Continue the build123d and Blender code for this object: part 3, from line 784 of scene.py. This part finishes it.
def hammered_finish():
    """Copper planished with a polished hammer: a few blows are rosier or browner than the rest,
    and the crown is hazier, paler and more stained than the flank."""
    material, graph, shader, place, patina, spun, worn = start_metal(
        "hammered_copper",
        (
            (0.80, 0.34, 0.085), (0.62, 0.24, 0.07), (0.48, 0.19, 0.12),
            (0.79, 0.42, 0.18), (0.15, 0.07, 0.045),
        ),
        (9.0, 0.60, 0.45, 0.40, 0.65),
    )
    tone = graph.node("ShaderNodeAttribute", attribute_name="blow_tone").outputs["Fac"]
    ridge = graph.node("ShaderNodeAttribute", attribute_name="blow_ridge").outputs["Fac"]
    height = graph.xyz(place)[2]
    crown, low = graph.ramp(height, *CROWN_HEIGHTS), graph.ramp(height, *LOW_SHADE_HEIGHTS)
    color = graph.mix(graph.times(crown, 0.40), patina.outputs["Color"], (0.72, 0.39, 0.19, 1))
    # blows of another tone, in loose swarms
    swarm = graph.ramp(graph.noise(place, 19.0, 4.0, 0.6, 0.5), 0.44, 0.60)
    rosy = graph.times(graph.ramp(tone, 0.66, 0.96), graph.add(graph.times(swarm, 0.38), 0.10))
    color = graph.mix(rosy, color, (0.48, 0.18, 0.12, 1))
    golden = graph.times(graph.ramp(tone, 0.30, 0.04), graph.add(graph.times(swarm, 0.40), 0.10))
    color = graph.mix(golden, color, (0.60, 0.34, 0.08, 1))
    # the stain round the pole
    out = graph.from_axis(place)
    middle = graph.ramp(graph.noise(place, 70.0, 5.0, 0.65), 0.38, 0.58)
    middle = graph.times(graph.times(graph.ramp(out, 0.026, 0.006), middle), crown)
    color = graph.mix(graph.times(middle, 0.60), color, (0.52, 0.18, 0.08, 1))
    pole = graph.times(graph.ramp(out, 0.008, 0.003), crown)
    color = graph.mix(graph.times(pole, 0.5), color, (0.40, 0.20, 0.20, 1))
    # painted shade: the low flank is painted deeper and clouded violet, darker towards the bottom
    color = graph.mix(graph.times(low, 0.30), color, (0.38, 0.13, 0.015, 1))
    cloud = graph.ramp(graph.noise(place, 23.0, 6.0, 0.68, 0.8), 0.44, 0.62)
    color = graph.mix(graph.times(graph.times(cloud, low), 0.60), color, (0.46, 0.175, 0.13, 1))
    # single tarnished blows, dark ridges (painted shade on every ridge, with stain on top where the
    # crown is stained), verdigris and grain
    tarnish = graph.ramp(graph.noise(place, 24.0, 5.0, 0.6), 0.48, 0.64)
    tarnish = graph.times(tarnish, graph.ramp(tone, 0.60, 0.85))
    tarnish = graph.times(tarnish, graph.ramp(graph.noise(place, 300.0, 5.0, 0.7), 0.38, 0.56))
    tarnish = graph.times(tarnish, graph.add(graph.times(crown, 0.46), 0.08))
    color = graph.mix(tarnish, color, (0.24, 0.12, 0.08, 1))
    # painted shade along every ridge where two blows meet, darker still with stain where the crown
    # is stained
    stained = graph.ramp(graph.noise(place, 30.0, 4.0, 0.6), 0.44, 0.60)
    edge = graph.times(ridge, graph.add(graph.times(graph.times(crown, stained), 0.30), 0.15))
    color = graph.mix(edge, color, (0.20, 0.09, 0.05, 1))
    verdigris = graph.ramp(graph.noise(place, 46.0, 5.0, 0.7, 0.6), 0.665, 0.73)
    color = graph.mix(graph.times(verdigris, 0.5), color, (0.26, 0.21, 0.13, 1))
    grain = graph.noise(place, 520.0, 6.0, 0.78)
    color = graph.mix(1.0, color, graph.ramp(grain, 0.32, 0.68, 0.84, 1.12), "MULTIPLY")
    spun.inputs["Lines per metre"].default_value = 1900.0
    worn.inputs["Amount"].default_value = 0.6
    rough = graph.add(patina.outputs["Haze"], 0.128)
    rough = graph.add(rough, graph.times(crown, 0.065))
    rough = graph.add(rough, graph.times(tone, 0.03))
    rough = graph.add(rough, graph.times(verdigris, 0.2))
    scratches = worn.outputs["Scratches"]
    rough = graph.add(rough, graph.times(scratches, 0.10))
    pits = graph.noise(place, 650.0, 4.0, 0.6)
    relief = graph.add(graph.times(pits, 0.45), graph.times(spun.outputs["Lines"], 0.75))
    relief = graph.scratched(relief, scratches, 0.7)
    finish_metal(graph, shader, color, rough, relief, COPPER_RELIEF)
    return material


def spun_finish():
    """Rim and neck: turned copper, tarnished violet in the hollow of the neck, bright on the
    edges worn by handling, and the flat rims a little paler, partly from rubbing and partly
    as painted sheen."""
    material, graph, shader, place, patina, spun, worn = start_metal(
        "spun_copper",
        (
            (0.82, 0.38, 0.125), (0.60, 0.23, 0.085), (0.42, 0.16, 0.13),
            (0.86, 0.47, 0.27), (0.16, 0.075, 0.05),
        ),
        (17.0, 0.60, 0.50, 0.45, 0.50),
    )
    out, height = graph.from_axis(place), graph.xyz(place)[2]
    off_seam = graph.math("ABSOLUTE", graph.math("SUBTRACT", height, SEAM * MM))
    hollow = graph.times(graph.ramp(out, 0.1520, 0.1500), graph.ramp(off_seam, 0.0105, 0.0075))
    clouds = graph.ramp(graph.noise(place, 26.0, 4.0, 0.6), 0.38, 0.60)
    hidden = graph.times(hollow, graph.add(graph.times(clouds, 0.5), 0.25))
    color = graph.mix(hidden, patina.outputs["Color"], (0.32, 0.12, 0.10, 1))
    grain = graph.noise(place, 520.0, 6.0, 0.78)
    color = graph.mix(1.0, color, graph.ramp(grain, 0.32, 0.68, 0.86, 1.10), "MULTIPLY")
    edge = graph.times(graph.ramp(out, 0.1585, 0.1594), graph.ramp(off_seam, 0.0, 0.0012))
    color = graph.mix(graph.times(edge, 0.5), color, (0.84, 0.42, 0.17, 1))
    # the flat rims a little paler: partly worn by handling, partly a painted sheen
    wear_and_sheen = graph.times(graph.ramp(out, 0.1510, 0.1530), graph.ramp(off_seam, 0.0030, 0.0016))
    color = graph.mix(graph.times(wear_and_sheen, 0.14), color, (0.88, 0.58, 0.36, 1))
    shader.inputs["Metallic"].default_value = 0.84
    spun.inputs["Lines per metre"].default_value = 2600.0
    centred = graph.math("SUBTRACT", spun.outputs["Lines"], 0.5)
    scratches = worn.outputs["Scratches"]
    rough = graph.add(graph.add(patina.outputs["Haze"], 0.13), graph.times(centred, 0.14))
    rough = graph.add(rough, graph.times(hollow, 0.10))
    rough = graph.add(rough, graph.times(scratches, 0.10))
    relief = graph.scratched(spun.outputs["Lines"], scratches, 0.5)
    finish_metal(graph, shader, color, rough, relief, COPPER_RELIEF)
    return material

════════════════

> _Aim of the task_:
Give the listing again, word for word.

> _Written answer_:
Continue the build123d and Blender code for this object: part 3, from line 784 of scene.py. This part finishes it.
def hammered_finish():
    """Copper planished with a polished hammer: a few blows are rosier or browner than the rest,
    and the crown is hazier, paler and more stained than the flank."""
    material, graph, shader, place, patina, spun, worn = start_metal(
        "hammered_copper",
        (
            (0.80, 0.34, 0.085), (0.62, 0.24, 0.07), (0.48, 0.19, 0.12),
            (0.79, 0.42, 0.18), (0.15, 0.07, 0.045),
        ),
        (9.0, 0.60, 0.45, 0.40, 0.65),
    )
    tone = graph.node("ShaderNodeAttribute", attribute_name="blow_tone").outputs["Fac"]
    ridge = graph.node("ShaderNodeAttribute", attribute_name="blow_ridge").outputs["Fac"]
    height = graph.xyz(place)[2]
    crown, low = graph.ramp(height, *CROWN_HEIGHTS), graph.ramp(height, *LOW_SHADE_HEIGHTS)
    color = graph.mix(graph.times(crown, 0.40), patina.outputs["Color"], (0.72, 0.39, 0.19, 1))
    # blows of another tone, in loose swarms
    swarm = graph.ramp(graph.noise(place, 19.0, 4.0, 0.6, 0.5), 0.44, 0.60)
    rosy = graph.times(graph.ramp(tone, 0.66, 0.96), graph.add(graph.times(swarm, 0.38), 0.10))
    color = graph.mix(rosy, color, (0.48, 0.18, 0.12, 1))
    golden = graph.times(graph.ramp(tone, 0.30, 0.04), graph.add(graph.times(swarm, 0.40), 0.10))
    color = graph.mix(golden, color, (0.60, 0.34, 0.08, 1))
    # the stain round the pole
    out = graph.from_axis(place)
    middle = graph.ramp(graph.noise(place, 70.0, 5.0, 0.65), 0.38, 0.58)
    middle = graph.times(graph.times(graph.ramp(out, 0.026, 0.006), middle), crown)
    color = graph.mix(graph.times(middle, 0.60), color, (0.52, 0.18, 0.08, 1))
    pole = graph.times(graph.ramp(out, 0.008, 0.003), crown)
    color = graph.mix(graph.times(pole, 0.5), color, (0.40, 0.20, 0.20, 1))
    # painted shade: the low flank is painted deeper and clouded violet, darker towards the bottom
    color = graph.mix(graph.times(low, 0.30), color, (0.38, 0.13, 0.015, 1))
    cloud = graph.ramp(graph.noise(place, 23.0, 6.0, 0.68, 0.8), 0.44, 0.62)
    color = graph.mix(graph.times(graph.times(cloud, low), 0.60), color, (0.46, 0.175, 0.13, 1))
    # single tarnished blows, dark ridges (painted shade on every ridge, with stain on top where the
    # crown is stained), verdigris and grain
    tarnish = graph.ramp(graph.noise(place, 24.0, 5.0, 0.6), 0.48, 0.64)
    tarnish = graph.times(tarnish, graph.ramp(tone, 0.60, 0.85))
    tarnish = graph.times(tarnish, graph.ramp(graph.noise(place, 300.0, 5.0, 0.7), 0.38, 0.56))
    tarnish = graph.times(tarnish, graph.add(graph.times(crown, 0.46), 0.08))
    color = graph.mix(tarnish, color, (0.24, 0.12, 0.08, 1))
    # painted shade along every ridge where two blows meet, darker still with stain where the crown
    # is stained
    stained = graph.ramp(graph.noise(place, 30.0, 4.0, 0.6), 0.44, 0.60)
    edge = graph.times(ridge, graph.add(graph.times(graph.times(crown, stained), 0.30), 0.15))
    color = graph.mix(edge, color, (0.20, 0.09, 0.05, 1))
    verdigris = graph.ramp(graph.noise(place, 46.0, 5.0, 0.7, 0.6), 0.665, 0.73)
    color = graph.mix(graph.times(verdigris, 0.5), color, (0.26, 0.21, 0.13, 1))
    grain = graph.noise(place, 520.0, 6.0, 0.78)
    color = graph.mix(1.0, color, graph.ramp(grain, 0.32, 0.68, 0.84, 1.12), "MULTIPLY")
    spun.inputs["Lines per metre"].default_value = 1900.0
    worn.inputs["Amount"].default_value = 0.6
    rough = graph.add(patina.outputs["Haze"], 0.128)
    rough = graph.add(rough, graph.times(crown, 0.065))
    rough = graph.add(rough, graph.times(tone, 0.03))
    rough = graph.add(rough, graph.times(verdigris, 0.2))
    scratches = worn.outputs["Scratches"]
    rough = graph.add(rough, graph.times(scratches, 0.10))
    pits = graph.noise(place, 650.0, 4.0, 0.6)
    relief = graph.add(graph.times(pits, 0.45), graph.times(spun.outputs["Lines"], 0.75))
    relief = graph.scratched(relief, scratches, 0.7)
    finish_metal(graph, shader, color, rough, relief, COPPER_RELIEF)
    return material


def spun_finish():
    """Rim and neck: turned copper, tarnished violet in the hollow of the neck, bright on the
    edges worn by handling, and the flat rims a little paler, partly from rubbing and partly
    as painted sheen."""
    material, graph, shader, place, patina, spun, worn = start_metal(
        "spun_copper",
        (
            (0.82, 0.38, 0.125), (0.60, 0.23, 0.085), (0.42, 0.16, 0.13),
            (0.86, 0.47, 0.27), (0.16, 0.075, 0.05),
        ),
        (17.0, 0.60, 0.50, 0.45, 0.50),
    )
    out, height = graph.from_axis(place), graph.xyz(place)[2]
    off_seam = graph.math("ABSOLUTE", graph.math("SUBTRACT", height, SEAM * MM))
    hollow = graph.times(graph.ramp(out, 0.1520, 0.1500), graph.ramp(off_seam, 0.0105, 0.0075))
    clouds = graph.ramp(graph.noise(place, 26.0, 4.0, 0.6), 0.38, 0.60)
    hidden = graph.times(hollow, graph.add(graph.times(clouds, 0.5), 0.25))
    color = graph.mix(hidden, patina.outputs["Color"], (0.32, 0.12, 0.10, 1))
    grain = graph.noise(place, 520.0, 6.0, 0.78)
    color = graph.mix(1.0, color, graph.ramp(grain, 0.32, 0.68, 0.86, 1.10), "MULTIPLY")
    edge = graph.times(graph.ramp(out, 0.1585, 0.1594), graph.ramp(off_seam, 0.0, 0.0012))
    color = graph.mix(graph.times(edge, 0.5), color, (0.84, 0.42, 0.17, 1))
    # the flat rims a little paler: partly worn by handling, partly a painted sheen
    wear_and_sheen = graph.times(graph.ramp(out, 0.1510, 0.1530), graph.ramp(off_seam, 0.0030, 0.0016))
    color = graph.mix(graph.times(wear_and_sheen, 0.14), color, (0.88, 0.58, 0.36, 1))
    shader.inputs["Metallic"].default_value = 0.84
    spun.inputs["Lines per metre"].default_value = 2600.0
    centred = graph.math("SUBTRACT", spun.outputs["Lines"], 0.5)
    scratches = worn.outputs["Scratches"]
    rough = graph.add(graph.add(patina.outputs["Haze"], 0.13), graph.times(centred, 0.14))
    rough = graph.add(rough, graph.times(hollow, 0.10))
    rough = graph.add(rough, graph.times(scratches, 0.10))
    relief = graph.scratched(spun.outputs["Lines"], scratches, 0.5)
    finish_metal(graph, shader, color, rough, relief, COPPER_RELIEF)
    return material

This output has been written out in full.